Well, he must tell really good jokes or do impressions or something, because on the pitch all he’s done is achieve the impossible feat of outdoing both of the others in hysterical ineptitude.
Outside of the Wales job, Coleman's record in club management isn't that great. A couple of decent years at Fulham before being sacked, a poor time at Coventry before being sacked, and two spells abroad at Real Sociedad and AEL (Greece), where he resigned from both after only a few months – significantly citing clashes with the owners.
Still, he’s still the best we could hope to have in our situation so it will be interesting to see if he stays. His sometimes tortuous and inarticulate press conferences, where he struggles to find the words for the bizarre predicament he’s in, don’t fill me with any confidence about what might be happening at the club. Certainly we need a new regime (which includes seeing the back of Bain, as well as Short), and some new money to be injected into the playing squad.
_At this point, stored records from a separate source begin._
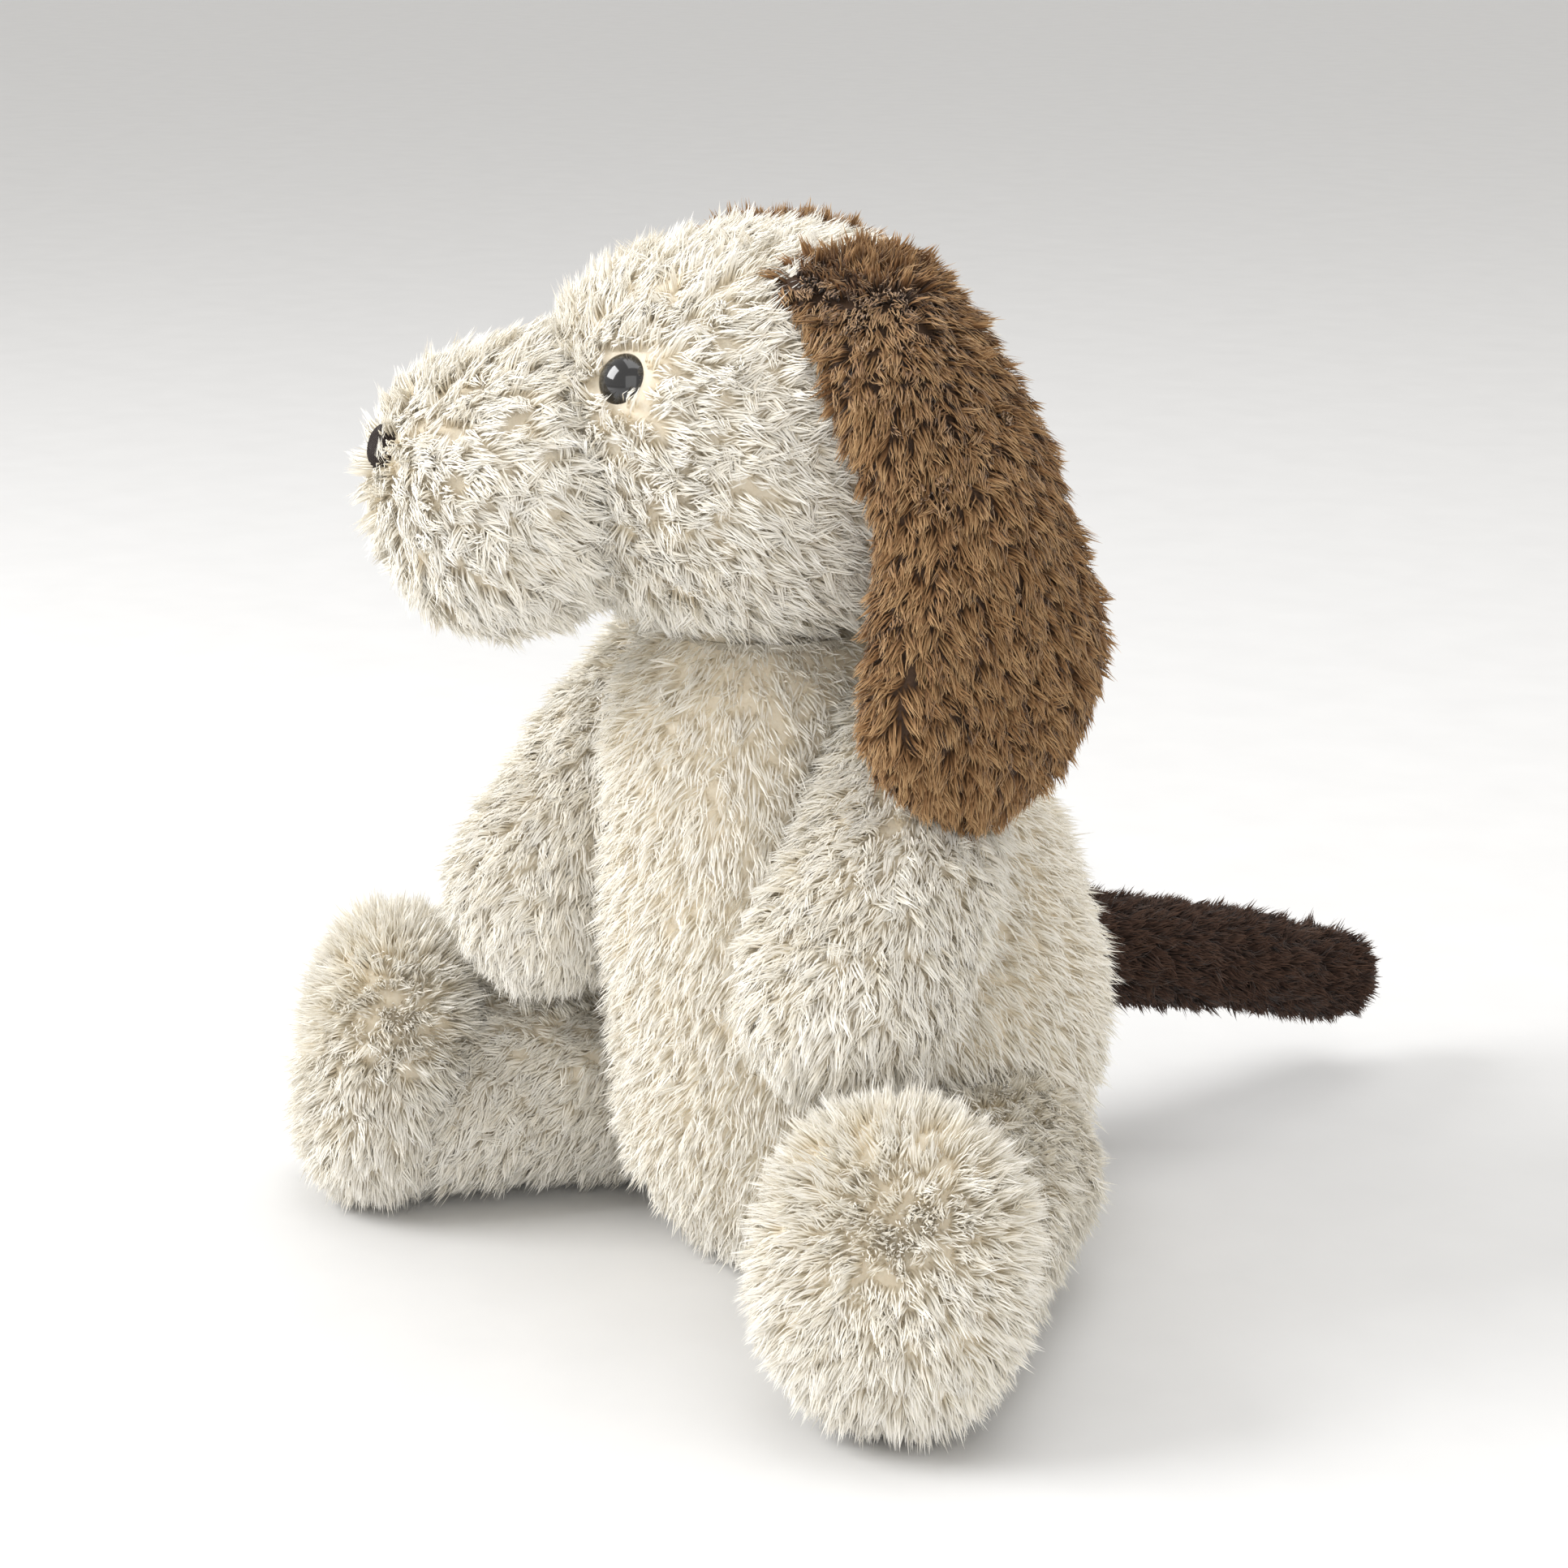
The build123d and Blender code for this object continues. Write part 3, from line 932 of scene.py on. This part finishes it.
def grow_pile(
    name: str, grid: Array, pile: Pile, hidden_by: list[Form], bare: list[BareSpot]
) -> bpy.types.Object:
    """Grows tufts of pointed blades from a skin.

    Each tuft has a root on the skin and a tip over it, along a mix of the skin's outward
    direction and the comb. Its blades start on a disc round the root and run together towards
    the tip, bowed outwards, and each shows its flat side to the outside of the tuft.

    Args:
        name: Name of the piece.
        grid: The skin's points.
        pile: How it is cut and combed.
        hidden_by: Neighbouring forms inside which nothing grows.
        bare: Places kept clear.

    Returns:
        The pile as one mesh, with its map from root to tip.
    """
    rng = np.random.default_rng(pile.seed)
    root, out, blades_each = tuft_roots(grid, pile, hidden_by, bare, rng)
    corners = blade_corners(root, out, blades_each, pile, rng)
    tufts, each = len(root), len(BLADE_HEIGHTS)
    count = tufts * blades_each
    base = np.arange(count)[:, None] * each
    quads, triangles = base + np.array([0, 1, 2, 3]), base + np.array([3, 2, 4])
    piece = put_in_mesh(name, corners.reshape(-1, 3), quads, triangles)
    own = np.repeat(rng.random(tufts), blades_each * each)
    spread = pile.tuft.shade_spread * rng.normal(size=count)
    own = np.clip(own + np.repeat(spread, each), 0, 1)
    order = np.concatenate([quads.ravel(), triangles.ravel()])
    mapping = np.stack([own, np.tile(BLADE_HEIGHTS, count)], axis=-1)[order]
    layer = piece.data.uv_layers.new(name=PILE_UV)
    layer.data.foreach_set("uv", mapping.astype(np.float32).ravel())
    LOG.info("%s: %d tufts, %d blades", name, tufts, count)
    return piece


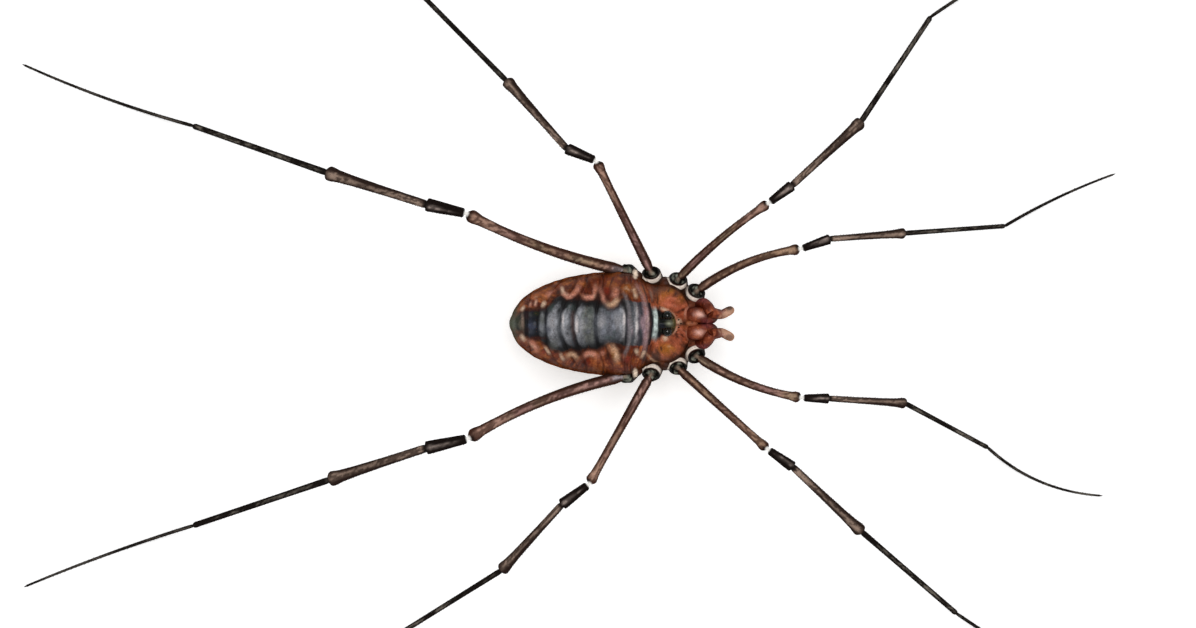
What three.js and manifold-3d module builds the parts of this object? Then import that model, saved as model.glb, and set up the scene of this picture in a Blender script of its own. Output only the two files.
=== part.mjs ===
// A female harvestman of the family Phalangiidae, standing still, at life size in millimetres.
// +X is the head end, +Y the animal's left side, +Z up. The feet stand on z = 0, and the origin
// lies on that level under the middle of the whole animal's box.
// Sizes along the body are measured from the middle of the body, which BODY_MIDDLE marks.

import * as THREE from 'three';
import { mergeVertices } from 'three/addons/utils/BufferGeometryUtils.js';
import Module from 'manifold-3d';

const wasm = await Module();
wasm.setup();

// Gaps between neighbours, in millimetres
const JOINT_GAP = 0.2;
const EYE_GAP = 0.08;
const WAIST_GAP = 0.2;

// Body: three outlines, each a size at its crown that dies away to both ends
const BODY_REAR = -4.0;
const BODY_FRONT = 4.1;
const BODY_LEVEL = 4.4;
const SIDE_OUTLINE = { crown: 1.0, size: 2.35, rear: [2.0, 2.2], front: [2.4, 2.4] };
const TOP_OUTLINE = { crown: -0.2, size: 2.3, rear: [2.0, 2.2], front: [1.9, 1.7] };
const BELLY_OUTLINE = { crown: -0.8, size: 1.8, rear: [2.0, 2.1], front: [2.6, 2.2] };
const SECTION_POWER = 2.15;

// The sides draw in above the hips: where, how far along the body and by what share
const HIP_BAY = { x: 2.4, width: 0.75, depth: 0.2 };
const WAIST_X = 1.0;
const BODY_SIDES = 28;

// Seams between the rings of the body, as x, and how deep and wide each seam is
const ABDOMEN_SEAMS = [-3.28, -2.48, -1.76, -1.19, -0.2];
const THORAX_SEAMS = [1.75, 2.12, 2.46];
const SEAM_DEPTH = 0.07;
const SEAM_WIDTH = 0.09;
const REAR_CAP_RINGS = 7;
const FRONT_CAP_RINGS = 8;
const ANAL_PLATE = { at: [-3.72, 0, 4.1], half: [0.36, 0.5, 0.42] };

// Eye tubercle with its two crests of denticles, and the eyes on its sides
const OCULARIUM = { x: 2.98, half: [0.4, 0.5, 0.52], sunk: 0.12 };
const OCULARIUM_FURROW = { half: [0.62, 0.13, 0.2], above: 0.5 };
const CREST_Y = 0.23;
const CREST_DENTICLES = 5;
const DENTICLE = { length: 0.2, radius: 0.055, spread: 0.24 };
const EYE = { radius: 0.22, forward: 0.04, out: 0.36, above: 0.17 };

// Front margin: small spines in the middle of the carapace, ahead of the eye tubercle
const FRONT_SPINES = [[3.62, 0], [3.52, 0.17], [3.52, -0.17]];
const FRONT_SPINE = { length: 0.2, radius: 0.06 };

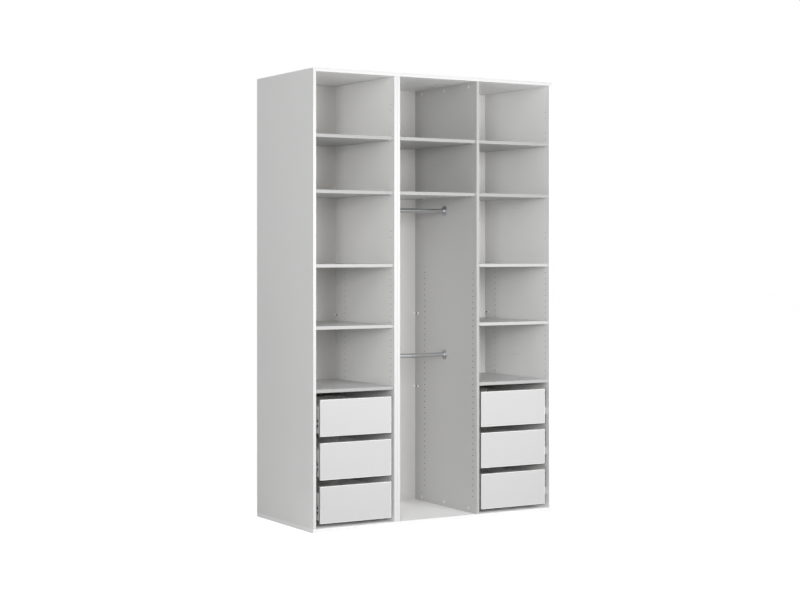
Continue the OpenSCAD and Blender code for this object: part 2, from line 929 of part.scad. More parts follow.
module back_clips() {
    color(plastic_white)
        for (bay = [left_bay, hanging_bay, right_bay])
            for (z = clip_zs) {
                translate([bay[0], y_at(back_y), z])
                    back_clip();
                translate([bay[1], y_at(back_y), z])
                    mirror([1, 0, 0])
                        back_clip();
            }
}

// Sleeve nut from the left and screw from the right, through both middle sides
module unit_joining_bolts() {
    sleeve_l = 2 * (panel_t - join_end);
    bore_d = join_d - 2 * join_wall;
    screw_end = join_end + over;
    color(zinc)
        for (p = join_places)
            translate([x_mid - panel_t, y_at(p[0]), row_z(p[1])])
                rotate([0, 90, 0]) {
                    difference() {
                        union() {
                            translate([0, 0, -join_head_t])
                                cylinder(d = join_head_d, h = join_head_t);
                            cylinder(d = join_d, h = sleeve_l);
                        }
                        translate([0, 0, join_end])
                            cylinder(d = bore_d, h = sleeve_l);
                    }
                    translate([0, 0, 2 * panel_t])
                        cylinder(d = join_head_d, h = join_head_t);
                    translate([0, 0, screw_end])
                        cylinder(d = bore_d - 2 * bore_play, h = 2 * panel_t - screw_end);
                }
}

left_unit_left_side();
left_unit_right_side();
left_unit_top();
left_unit_bottom();
left_unit_back();
wide_unit_left_side();
wide_unit_divider();
wide_unit_right_side();
wide_unit_top();
wide_unit_bottom();
wide_unit_back_left();
wide_unit_back_right();
for (i = [1:bay_shelves])
    shelf(left_bay, i);
for (i = [1:hanging_shelves])
    shelf(hanging_bay, i);
for (i = [1:bay_shelves])
    shelf(right_bay, i);
for (stack = ["left", "right"], i = [1:drawer_count])
    drawer_front(stack, i);
for (stack = ["left", "right"], i = [1:drawer_count])
    drawer_box(stack, i);
for (stack = ["left", "right"], i = [1:drawer_count])
    box_slides(stack, i);
for (stack = ["left", "right"], i = [1:drawer_count])
    middle_slides(stack, i);
for (stack = ["left", "right"])
    cabinet_slides(stack);
slide_battens();
upper_hanging_rail();
lower_hanging_rail();
rail_brackets();
shelf_pins();
cam_fittings();
cam_caps();
wooden_dowels();
back_clips();
unit_joining_bolts();
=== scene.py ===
from functools import reduce
from math import cos, radians, sin
from operator import or_

import bpy
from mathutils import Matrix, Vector


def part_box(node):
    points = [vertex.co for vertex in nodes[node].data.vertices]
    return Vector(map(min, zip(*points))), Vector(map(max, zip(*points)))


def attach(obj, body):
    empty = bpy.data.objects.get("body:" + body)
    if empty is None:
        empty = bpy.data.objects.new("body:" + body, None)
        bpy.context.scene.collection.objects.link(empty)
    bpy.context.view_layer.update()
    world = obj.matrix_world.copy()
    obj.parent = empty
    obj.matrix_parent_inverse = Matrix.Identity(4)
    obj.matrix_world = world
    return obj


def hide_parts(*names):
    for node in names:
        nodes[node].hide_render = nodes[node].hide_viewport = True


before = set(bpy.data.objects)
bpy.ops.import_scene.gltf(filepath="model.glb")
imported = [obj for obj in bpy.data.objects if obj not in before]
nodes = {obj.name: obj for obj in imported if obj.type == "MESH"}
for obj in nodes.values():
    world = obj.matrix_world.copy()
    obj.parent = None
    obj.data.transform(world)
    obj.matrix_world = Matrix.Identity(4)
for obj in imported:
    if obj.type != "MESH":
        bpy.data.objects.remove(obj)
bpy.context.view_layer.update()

scene = bpy.context.scene
scene.view_settings.view_transform = "Standard"


# Camera. It stands well back to the front left, at a little over half the wardrobe's height.
# The lens isn't tilted, so the uprights stay parallel, and it is shifted to take in the base.
camera_data = bpy.data.cameras.new("camera")
camera_data.sensor_width = 36
camera_data.lens = 75.3
camera_data.shift_y = -0.0556
camera_data.clip_end = 100
camera = bpy.data.objects.new("camera", camera_data)
camera.location = (-4.727, -7.935, 1.422)
camera.rotation_euler = (radians(90), 0, radians(-30.58))
scene.collection.objects.link(camera)
scene.camera = camera


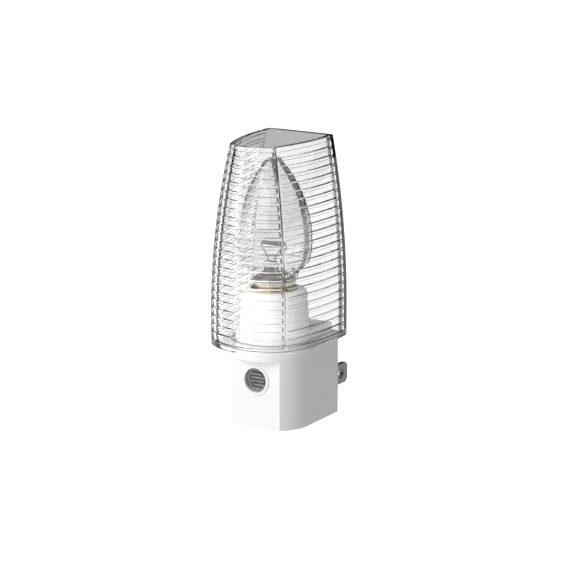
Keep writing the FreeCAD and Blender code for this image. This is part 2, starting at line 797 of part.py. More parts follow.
# Lamp

def lamp_shell():
    """The lamp's brass cap, threaded below and plain above."""
    wave = ring_thread(socket_foot, socket_foot + shell_height, screw_radius, screw_depth, screw_pitch,
                       thread_count)
    inner = thread_root - screw_metal
    outline = [(inner, cap_foot), (thread_root, cap_foot)]
    outline += wave
    outline += [
        (thread_root, cap_top - screw_pitch),
        (screw_radius, cap_top - screw_pitch * 0.6),
        (screw_radius, cap_top),
        (inner, cap_top),
    ]
    return turned("lamp_shell", outline, y=-lamp_depth)


def lamp_insulator():
    """The black glass cone between the cap and its solder tip."""
    top = cap_foot
    low = lamp_tip_height + lamp_contact_height
    outline = [
        (0, low),
        (lamp_contact_radius, low),
        (thread_root, top),
        (0, top),
    ]
    return turned("lamp_insulator", outline, y=-lamp_depth)


def lamp_contact():
    crown = lamp_contact_height
    radius = lamp_contact_radius
    dome = (radius * radius + crown * crown) / (2 * crown)
    outline = [
        (0, lamp_tip_height, dome),
        (radius, lamp_tip_height + crown),
        (0, lamp_tip_height + crown),
    ]
    return turned("lamp_contact", outline, y=-lamp_depth)


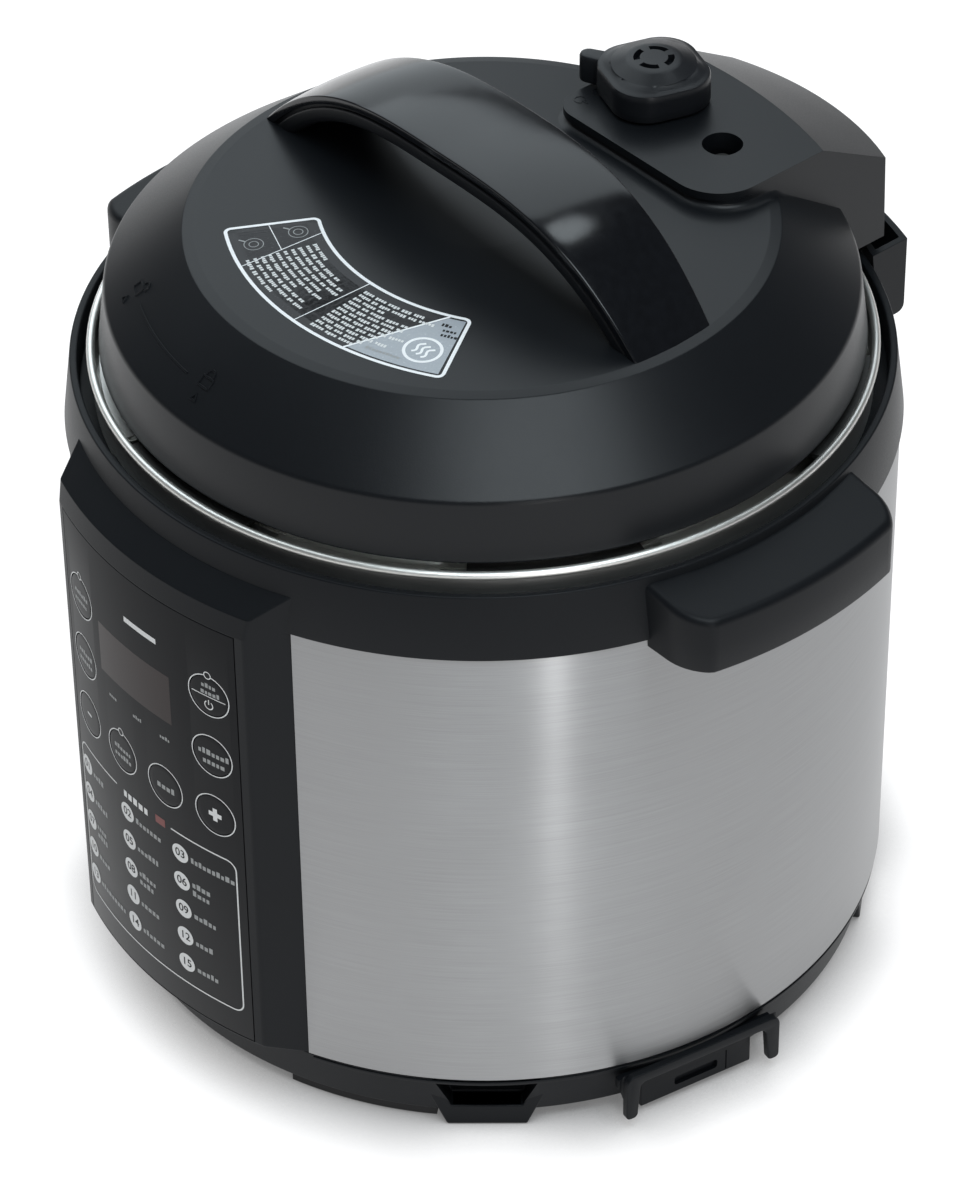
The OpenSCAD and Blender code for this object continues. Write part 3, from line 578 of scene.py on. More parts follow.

That will be the time to really judge Coleman – if it gets that far.
This is absolutely the worst Sunderland team I’ve ever seen in 56 years. Even the 15-point season, when we also had no money to spend, had the excuse that we were in the Premier League, playing good teams. Like everybody else, I want to see more youngsters given a chance next season – otherwise the academy is a complete waste of time and money, and the people running it should all be sacked as well. As for the rest of the so-called experienced, senior players – I can honestly say that I wouldn’t care if I never saw any of the useless tossers ever again!
In other news, I’ve renewed my season ticket. It’s my hobby, and what I do on a Saturday but, as I keep telling my wife: “Don’t think I’m enjoying myself out there!”
It’s just something that has to be done. And, when Short, Bain, Coleman et al are long gone, we the supporters will still be here. In that sense, no matter who owns it, it’s our club – not theirs.